[start ROWS]

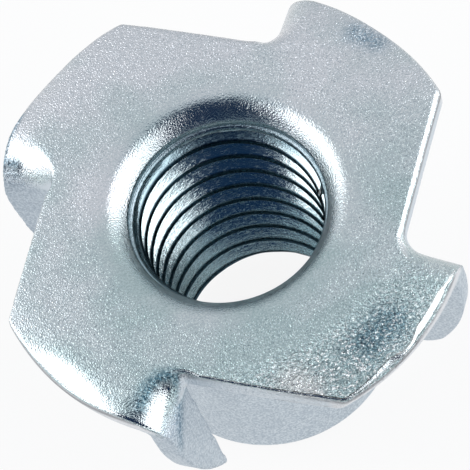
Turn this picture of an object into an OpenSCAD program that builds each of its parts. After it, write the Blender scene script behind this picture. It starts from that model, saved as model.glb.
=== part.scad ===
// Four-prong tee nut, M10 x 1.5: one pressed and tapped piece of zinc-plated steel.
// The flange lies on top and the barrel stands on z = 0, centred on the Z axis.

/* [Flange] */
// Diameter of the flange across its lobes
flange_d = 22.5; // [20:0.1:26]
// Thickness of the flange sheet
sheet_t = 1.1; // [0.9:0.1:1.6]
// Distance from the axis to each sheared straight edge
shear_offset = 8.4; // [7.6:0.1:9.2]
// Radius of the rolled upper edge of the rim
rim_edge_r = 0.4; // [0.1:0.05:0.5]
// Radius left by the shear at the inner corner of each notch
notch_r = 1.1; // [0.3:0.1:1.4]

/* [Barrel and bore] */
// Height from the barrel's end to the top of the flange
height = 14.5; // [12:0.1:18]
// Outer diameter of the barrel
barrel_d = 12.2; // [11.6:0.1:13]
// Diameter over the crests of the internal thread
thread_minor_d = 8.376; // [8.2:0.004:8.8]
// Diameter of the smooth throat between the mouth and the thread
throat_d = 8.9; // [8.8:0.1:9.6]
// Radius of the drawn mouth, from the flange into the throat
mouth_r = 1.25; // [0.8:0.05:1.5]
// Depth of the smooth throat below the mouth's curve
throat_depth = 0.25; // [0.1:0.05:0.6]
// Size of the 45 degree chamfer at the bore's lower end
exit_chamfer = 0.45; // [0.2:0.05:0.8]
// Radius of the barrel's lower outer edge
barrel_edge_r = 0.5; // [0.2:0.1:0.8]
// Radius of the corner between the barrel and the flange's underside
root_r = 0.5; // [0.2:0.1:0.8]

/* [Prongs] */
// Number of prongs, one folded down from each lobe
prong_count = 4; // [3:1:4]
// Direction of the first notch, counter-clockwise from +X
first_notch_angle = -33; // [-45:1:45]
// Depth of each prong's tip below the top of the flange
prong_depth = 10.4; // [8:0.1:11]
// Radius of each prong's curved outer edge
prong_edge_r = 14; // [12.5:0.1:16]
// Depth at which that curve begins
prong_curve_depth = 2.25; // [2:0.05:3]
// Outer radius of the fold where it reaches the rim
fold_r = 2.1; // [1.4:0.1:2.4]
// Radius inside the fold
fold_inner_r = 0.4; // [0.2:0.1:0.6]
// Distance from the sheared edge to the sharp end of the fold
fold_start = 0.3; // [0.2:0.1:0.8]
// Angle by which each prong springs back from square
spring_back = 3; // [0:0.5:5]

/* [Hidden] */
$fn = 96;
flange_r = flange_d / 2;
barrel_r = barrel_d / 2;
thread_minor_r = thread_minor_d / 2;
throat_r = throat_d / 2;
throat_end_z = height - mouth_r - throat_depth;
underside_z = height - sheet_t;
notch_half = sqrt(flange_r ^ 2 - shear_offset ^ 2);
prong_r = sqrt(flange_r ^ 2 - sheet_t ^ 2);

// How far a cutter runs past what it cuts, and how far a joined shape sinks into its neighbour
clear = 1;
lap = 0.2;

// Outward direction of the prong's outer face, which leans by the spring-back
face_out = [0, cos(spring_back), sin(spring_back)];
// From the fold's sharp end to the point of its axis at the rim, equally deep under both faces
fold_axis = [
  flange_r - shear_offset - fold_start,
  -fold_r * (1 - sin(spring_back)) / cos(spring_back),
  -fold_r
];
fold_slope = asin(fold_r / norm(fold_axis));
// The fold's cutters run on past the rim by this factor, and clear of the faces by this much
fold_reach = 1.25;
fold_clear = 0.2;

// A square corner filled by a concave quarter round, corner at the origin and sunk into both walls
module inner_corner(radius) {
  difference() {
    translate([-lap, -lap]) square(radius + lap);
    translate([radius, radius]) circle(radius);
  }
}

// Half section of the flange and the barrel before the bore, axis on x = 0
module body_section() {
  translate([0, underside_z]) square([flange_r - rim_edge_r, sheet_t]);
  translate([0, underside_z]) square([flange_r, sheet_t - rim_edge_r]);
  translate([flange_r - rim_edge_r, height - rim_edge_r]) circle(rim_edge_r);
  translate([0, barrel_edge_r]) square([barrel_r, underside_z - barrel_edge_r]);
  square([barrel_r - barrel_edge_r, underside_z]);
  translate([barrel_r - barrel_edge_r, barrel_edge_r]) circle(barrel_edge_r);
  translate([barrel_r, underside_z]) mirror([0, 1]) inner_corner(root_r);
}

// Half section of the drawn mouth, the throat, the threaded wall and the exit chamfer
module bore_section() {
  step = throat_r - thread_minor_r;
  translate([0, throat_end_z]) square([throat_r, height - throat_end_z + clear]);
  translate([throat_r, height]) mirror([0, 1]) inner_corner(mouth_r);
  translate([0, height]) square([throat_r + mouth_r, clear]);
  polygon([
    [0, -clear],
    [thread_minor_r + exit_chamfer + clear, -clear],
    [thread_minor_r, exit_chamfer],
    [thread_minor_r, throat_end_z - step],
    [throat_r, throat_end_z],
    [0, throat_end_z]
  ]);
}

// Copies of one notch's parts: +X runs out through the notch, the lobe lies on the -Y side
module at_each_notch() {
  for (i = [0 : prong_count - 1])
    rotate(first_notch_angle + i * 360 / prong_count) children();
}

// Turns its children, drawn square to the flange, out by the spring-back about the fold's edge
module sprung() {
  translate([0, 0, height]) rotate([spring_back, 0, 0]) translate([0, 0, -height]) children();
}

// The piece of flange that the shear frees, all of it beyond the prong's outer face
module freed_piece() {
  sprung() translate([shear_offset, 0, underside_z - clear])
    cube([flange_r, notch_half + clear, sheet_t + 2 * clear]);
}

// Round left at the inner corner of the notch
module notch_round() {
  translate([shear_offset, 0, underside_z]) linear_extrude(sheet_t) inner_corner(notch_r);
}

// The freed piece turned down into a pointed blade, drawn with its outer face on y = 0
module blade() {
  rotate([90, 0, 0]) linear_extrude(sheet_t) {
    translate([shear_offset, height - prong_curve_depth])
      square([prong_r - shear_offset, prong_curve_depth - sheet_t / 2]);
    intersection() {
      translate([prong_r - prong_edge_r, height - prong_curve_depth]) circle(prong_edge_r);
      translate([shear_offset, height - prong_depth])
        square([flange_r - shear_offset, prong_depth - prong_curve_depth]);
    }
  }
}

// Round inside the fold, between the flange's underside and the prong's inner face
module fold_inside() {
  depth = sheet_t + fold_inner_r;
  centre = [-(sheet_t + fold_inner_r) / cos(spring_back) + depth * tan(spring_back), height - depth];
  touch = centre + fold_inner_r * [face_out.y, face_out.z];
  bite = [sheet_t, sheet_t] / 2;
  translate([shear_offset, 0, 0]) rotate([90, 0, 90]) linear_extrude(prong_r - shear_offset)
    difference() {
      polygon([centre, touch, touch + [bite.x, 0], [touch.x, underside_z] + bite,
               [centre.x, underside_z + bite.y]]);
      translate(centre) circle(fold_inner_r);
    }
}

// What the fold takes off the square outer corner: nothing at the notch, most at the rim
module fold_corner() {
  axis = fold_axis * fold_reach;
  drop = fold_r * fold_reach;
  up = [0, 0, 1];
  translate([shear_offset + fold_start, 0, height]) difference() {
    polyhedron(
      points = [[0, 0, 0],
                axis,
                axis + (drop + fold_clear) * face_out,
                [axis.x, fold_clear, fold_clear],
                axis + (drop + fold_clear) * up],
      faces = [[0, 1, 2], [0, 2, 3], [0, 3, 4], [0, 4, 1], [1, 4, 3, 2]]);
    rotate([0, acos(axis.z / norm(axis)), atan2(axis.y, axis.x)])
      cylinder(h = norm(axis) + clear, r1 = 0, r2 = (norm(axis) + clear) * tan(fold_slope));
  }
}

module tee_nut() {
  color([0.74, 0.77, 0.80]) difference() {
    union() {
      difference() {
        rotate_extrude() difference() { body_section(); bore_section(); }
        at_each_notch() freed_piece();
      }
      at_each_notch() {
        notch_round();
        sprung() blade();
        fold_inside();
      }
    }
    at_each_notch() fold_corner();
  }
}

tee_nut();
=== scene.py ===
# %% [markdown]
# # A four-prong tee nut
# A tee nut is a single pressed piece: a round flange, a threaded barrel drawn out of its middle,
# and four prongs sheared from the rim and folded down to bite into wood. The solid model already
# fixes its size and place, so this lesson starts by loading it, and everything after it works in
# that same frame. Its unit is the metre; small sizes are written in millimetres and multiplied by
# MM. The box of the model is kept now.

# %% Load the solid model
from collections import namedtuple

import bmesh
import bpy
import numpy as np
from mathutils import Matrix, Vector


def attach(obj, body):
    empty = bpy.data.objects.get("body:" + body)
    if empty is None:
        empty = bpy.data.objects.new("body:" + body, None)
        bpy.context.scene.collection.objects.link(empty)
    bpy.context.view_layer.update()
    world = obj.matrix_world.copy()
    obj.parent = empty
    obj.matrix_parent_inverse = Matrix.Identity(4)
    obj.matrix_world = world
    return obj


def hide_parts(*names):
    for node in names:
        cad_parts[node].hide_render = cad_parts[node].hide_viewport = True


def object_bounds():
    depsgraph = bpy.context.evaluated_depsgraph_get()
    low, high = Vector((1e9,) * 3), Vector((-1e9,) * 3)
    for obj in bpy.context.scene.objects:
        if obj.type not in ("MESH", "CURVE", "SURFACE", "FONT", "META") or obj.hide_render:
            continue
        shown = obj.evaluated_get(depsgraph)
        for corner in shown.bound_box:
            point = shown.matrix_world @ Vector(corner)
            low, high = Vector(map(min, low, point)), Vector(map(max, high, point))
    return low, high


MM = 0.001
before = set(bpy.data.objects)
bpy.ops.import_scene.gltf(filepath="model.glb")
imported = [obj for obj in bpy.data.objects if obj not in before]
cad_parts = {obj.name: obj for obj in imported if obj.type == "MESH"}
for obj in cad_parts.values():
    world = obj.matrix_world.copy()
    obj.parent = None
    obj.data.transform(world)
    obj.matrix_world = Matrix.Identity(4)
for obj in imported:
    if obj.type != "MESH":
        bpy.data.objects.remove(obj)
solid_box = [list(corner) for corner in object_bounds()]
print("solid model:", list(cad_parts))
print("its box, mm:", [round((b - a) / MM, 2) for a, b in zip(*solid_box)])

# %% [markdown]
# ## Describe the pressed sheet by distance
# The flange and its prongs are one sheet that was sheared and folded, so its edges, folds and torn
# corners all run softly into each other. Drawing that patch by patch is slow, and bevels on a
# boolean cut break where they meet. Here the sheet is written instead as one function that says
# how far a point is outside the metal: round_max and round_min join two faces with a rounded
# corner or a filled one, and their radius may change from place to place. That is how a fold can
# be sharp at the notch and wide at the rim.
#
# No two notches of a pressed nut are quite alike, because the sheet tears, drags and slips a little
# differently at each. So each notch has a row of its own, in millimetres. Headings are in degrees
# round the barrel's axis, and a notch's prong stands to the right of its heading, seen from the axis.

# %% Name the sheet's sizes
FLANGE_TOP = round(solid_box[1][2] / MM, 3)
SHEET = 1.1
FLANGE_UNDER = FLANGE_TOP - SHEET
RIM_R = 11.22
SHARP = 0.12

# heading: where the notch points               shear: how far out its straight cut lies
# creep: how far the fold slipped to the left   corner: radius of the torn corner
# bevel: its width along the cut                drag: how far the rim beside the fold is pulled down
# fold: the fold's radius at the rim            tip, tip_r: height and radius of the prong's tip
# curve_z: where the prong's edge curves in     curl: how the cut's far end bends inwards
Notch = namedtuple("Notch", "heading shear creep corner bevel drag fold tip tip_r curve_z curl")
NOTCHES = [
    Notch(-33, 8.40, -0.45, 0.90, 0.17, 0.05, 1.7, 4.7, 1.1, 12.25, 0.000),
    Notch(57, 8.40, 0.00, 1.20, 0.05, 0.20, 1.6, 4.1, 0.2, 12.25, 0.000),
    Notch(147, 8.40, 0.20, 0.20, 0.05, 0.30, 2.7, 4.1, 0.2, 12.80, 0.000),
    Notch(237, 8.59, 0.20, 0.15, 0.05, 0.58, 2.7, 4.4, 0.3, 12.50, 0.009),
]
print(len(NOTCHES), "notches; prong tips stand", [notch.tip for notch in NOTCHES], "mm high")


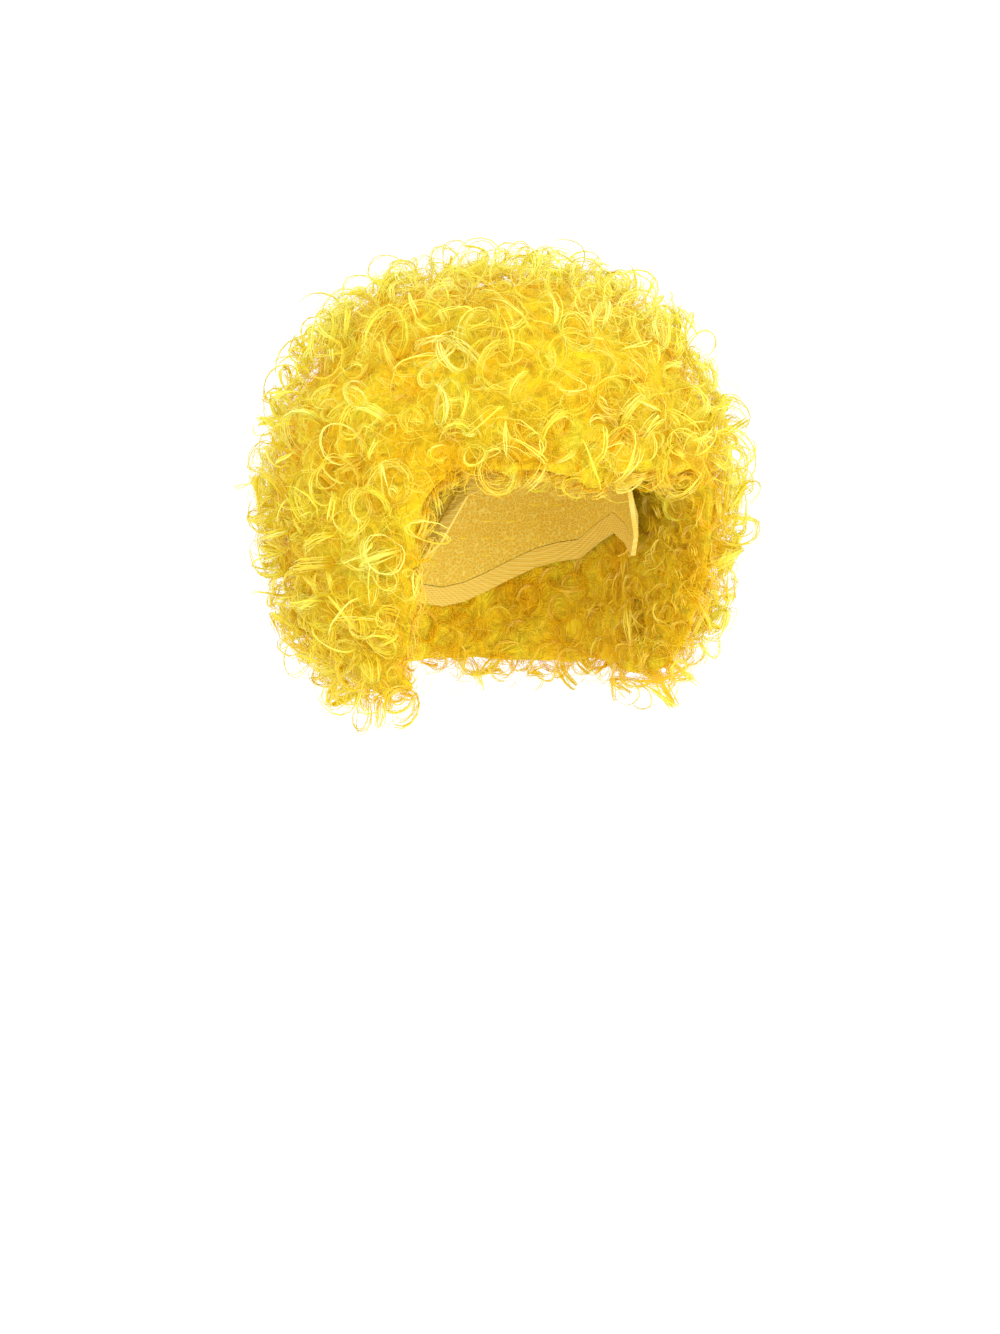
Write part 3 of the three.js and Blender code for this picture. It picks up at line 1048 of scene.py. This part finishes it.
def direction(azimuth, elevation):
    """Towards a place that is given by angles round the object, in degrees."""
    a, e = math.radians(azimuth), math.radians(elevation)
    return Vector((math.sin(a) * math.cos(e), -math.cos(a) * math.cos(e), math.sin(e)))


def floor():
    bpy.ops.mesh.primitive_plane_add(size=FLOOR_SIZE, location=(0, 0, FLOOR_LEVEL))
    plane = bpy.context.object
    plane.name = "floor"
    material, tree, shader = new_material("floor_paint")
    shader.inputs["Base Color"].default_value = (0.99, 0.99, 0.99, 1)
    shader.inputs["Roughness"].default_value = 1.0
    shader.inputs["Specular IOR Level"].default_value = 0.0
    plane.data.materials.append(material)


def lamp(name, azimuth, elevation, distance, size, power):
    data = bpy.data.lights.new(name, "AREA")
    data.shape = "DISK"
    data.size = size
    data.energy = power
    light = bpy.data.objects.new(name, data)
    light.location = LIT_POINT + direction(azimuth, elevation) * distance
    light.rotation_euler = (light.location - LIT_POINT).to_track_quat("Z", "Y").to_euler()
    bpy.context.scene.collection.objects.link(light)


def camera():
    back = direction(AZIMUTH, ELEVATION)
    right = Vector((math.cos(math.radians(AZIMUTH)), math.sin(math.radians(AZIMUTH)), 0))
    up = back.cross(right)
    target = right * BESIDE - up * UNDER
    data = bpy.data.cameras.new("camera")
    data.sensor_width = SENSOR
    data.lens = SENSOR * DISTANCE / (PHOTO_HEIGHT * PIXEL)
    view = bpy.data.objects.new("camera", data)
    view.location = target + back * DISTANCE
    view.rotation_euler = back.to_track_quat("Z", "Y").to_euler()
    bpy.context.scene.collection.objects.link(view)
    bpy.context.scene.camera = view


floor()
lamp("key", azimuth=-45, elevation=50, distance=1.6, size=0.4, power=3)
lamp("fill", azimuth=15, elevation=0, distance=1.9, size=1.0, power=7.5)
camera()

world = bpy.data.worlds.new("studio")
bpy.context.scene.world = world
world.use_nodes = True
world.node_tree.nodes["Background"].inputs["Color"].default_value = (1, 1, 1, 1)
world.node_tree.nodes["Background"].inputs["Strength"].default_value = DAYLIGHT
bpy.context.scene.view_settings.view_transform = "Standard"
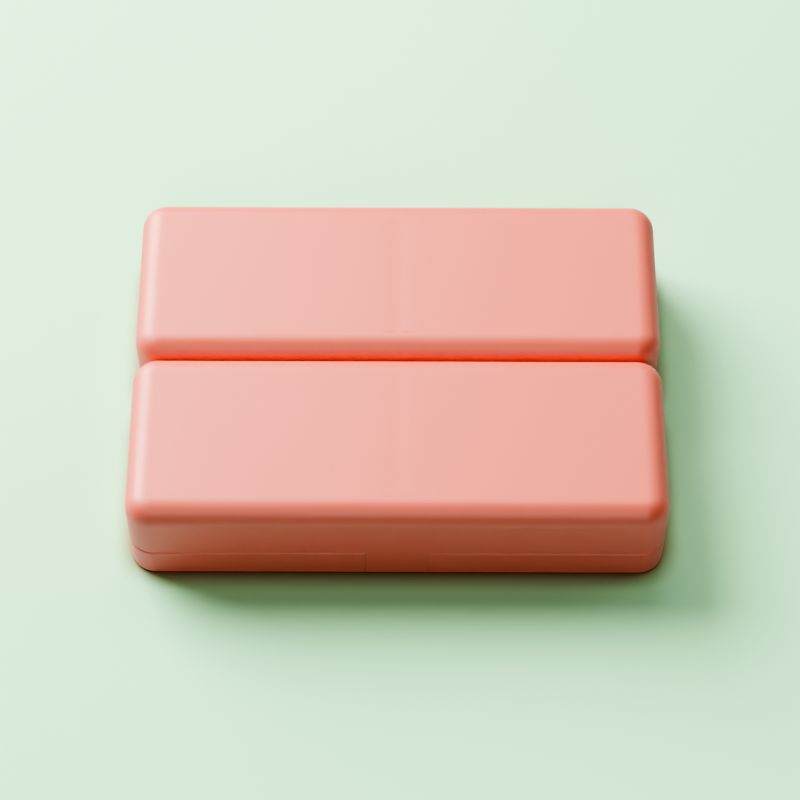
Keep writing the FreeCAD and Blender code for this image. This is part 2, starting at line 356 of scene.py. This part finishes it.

[end ROWS]

**PROBLEM DESCRIPTION:** Output the section opening with the line that has "point = shown.matrix_world" and closing with the line that has "SHARP = 0.12". Keep both end lines and leave out the rest.

**SOLVED PROBLEM:**
            point = shown.matrix_world @ Vector(corner)
            low, high = Vector(map(min, low, point)), Vector(map(max, high, point))
    return low, high


MM = 0.001
before = set(bpy.data.objects)
bpy.ops.import_scene.gltf(filepath="model.glb")
imported = [obj for obj in bpy.data.objects if obj not in before]
cad_parts = {obj.name: obj for obj in imported if obj.type == "MESH"}
for obj in cad_parts.values():
    world = obj.matrix_world.copy()
    obj.parent = None
    obj.data.transform(world)
    obj.matrix_world = Matrix.Identity(4)
for obj in imported:
    if obj.type != "MESH":
        bpy.data.objects.remove(obj)
solid_box = [list(corner) for corner in object_bounds()]
print("solid model:", list(cad_parts))
print("its box, mm:", [round((b - a) / MM, 2) for a, b in zip(*solid_box)])

# %% [markdown]
# ## Describe the pressed sheet by distance
# The flange and its prongs are one sheet that was sheared and folded, so its edges, folds and torn
# corners all run softly into each other. Drawing that patch by patch is slow, and bevels on a
# boolean cut break where they meet. Here the sheet is written instead as one function that says
# how far a point is outside the metal: round_max and round_min join two faces with a rounded
# corner or a filled one, and their radius may change from place to place. That is how a fold can
# be sharp at the notch and wide at the rim.
#
# No two notches of a pressed nut are quite alike, because the sheet tears, drags and slips a little
# differently at each. So each notch has a row of its own, in millimetres. Headings are in degrees
# round the barrel's axis, and a notch's prong stands to the right of its heading, seen from the axis.

# %% Name the sheet's sizes
FLANGE_TOP = round(solid_box[1][2] / MM, 3)
SHEET = 1.1
FLANGE_UNDER = FLANGE_TOP - SHEET
RIM_R = 11.22
SHARP = 0.12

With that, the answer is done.